Solid electrolytes are not as efficient as liquid ones, though, and the electrons and holes recombine more easily. To prevent that, the titania layer is very thin—typically two micrometers. But the thinner the cells, the more quickly light passes through them without getting absorbed. Research efforts to improve the efficiency of these cells have typically focused on developing stronger dyes and new types of nanocrystals. But McGehee and his colleagues used plasmonic reflectors to improve their cell’s efficiency.

Plasmons are the oscillations of electrons at a metal surface when they are excited by light. By controlling the shape of the surface, you can control the type of plasmons created, which in turn influences how light interacts with the material.

The reflector made at Stanford has bumps that create plasmons, which turn some of the incoming light rays by 90 degrees. So instead of bouncing off the silver and going back out of the cell, more light scatters back and forth inside the cell, giving the dye a longer time to absorb it.

The researchers made their devices by coating glass with a transparent conductive electrode on which they deposited a layer of titania nanoparticles. Then they took a quartz piece covered with 600-nanometer-wide domes and pressed it into the titania, effectively embossing it with tiny holes. Finally, they added layers of dye and silver.

“This is the first time that plasmonic structures have been applied to solid-state dye-sensitized solar cells, with a substantial increase in cell efficiency being reported,” says Kylie Catchpole, a research fellow at the Australian National University. Catchpole is using light-trapping plasmonics to increase the efficiencies of other types of thin-film solar cells.

A lot of work still needs to be done before the technology makes it to market, says Martin Green, who works on light-trapping photovoltaics at the University of New South Wales. Green says that dye-sensitized cells have “attracted enormous interest from the academic community, but they have made [little] commercial impact due to low efficiencies and doubtful durability,” compared to commercial cells. Liquid electrolyte cells have forayed into the market, but Green is skeptical about their prospects as well.

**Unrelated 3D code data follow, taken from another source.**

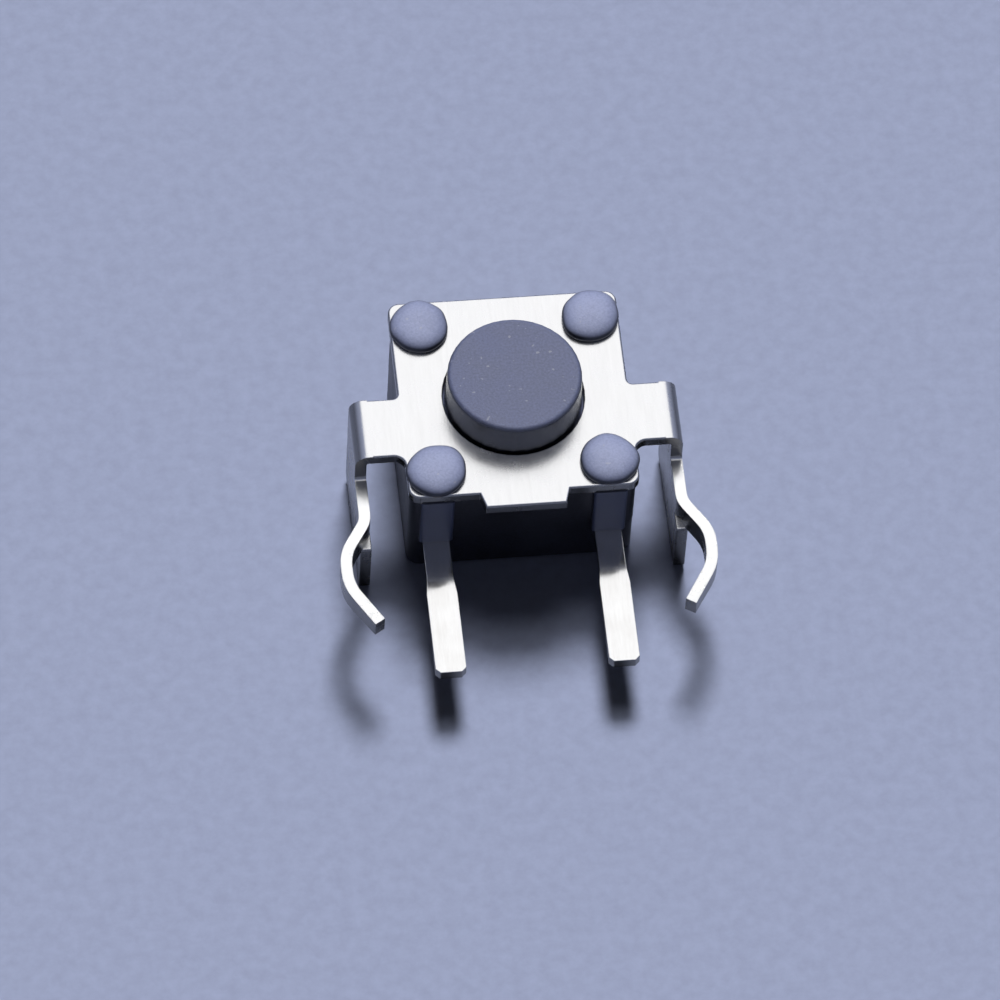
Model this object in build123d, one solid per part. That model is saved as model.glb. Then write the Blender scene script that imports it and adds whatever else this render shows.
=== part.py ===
from build123d import *
import os

# Side-push tactile switch, 6 mm square, with a snap-in sheet-metal bracket.
# Millimetres. +Z is the button's axis, -Y points to the circuit board, and the
# origin is the middle of the housing's flat back face.

# Driving dimensions, taken from the photograph and from this size of switch
BODY_WIDTH = 5.9             # moulded housing, left to right
BODY_DEPTH = 6.0             # moulded housing over its ribs, front to back
COVER_WIDTH = 6.0            # stamped cover over the housing
COVER_TOP = 3.5              # back face to the cover's outer face
SHEET = 0.3                  # steel sheet of the cover and its legs
BUTTON_TOP = 4.5             # back face to the button's face
BUTTON_RADIUS = 1.75
BUTTON_TRAVEL = 0.25
STAKE_PITCH = 4.5            # between the four melted heads
TERMINAL_PITCH = 4.5         # between the two soldered terminals
TERMINAL_TIP = 7.0           # button axis to the terminals' ends
LEG_SPAN = 8.25              # between the middles of the two legs
LEG_TIP = 6.0                # button axis to the legs' ends

# Cover and bracket
COVER_UNDERSIDE = COVER_TOP - SHEET
COVER_FRONT = -2.96          # its front and back edges, along Y
COVER_BACK = 3.1
COVER_CORNER = 0.3
COVER_HOLE_RADIUS = 1.85
STAKE_HOLE_RADIUS = 0.55
STAMPED_EDGE = 0.06          # rolled-over edge that the press leaves on the outer face
HOLE_EDGE = 0.02             # the same round the big hole, which is punched finer
FRONT_STUB_ROOT = 2.35       # what is left of the strip that carried the blank
FRONT_STUB_TIP = 2.1
FRONT_STUB_REACH = 0.43
WING_BACK = 0.14             # a wing's back and front edges, along Y
WING_FRONT = -1.63
WING_BACK_FILLET = 0.15
WING_FRONT_FILLET = 0.3
WING_HEEL = 0.25             # lower back corner of the side wall
FOLD_RADIUS = 0.22           # fold of the wing, at the sheet's middle
LEG_TOP = 2.56               # a leg's two long edges, along Z
LEG_BOTTOM = 1.84
LEG_ROOT_FILLET = 0.12
LEG_TIP_TOP = 2.46           # the same edges at the tapered tip
LEG_TIP_BOTTOM = 2.0
LEG_SHOULDER = -2.96         # where a leg starts to bulge, along Y
LEG_CROWN_START = -3.93      # ends of the bulge's flat crown
LEG_CROWN_END = -4.86
LEG_BULGE = 0.61
LEG_TOE_IN = 0.1             # how far the tip comes inside the root
LEG_BEND_RADII = [0.7, 1.2, 1.3]

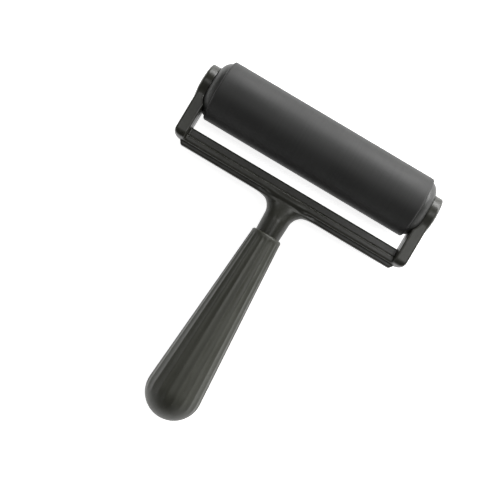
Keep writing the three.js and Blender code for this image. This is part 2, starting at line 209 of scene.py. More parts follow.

McGehee, though, is confident that high-enough efficiencies will be possible. The researchers are now looking at creating reflectors with bumps of different sizes, heights, spacing, and patterns. By tweaking these factors, they should be able to increase the amount of light that the cells absorb. They could also explore different dyes. “There definitely seems to be a clear pathway to taking efficiencies up over 20 percent,” he says.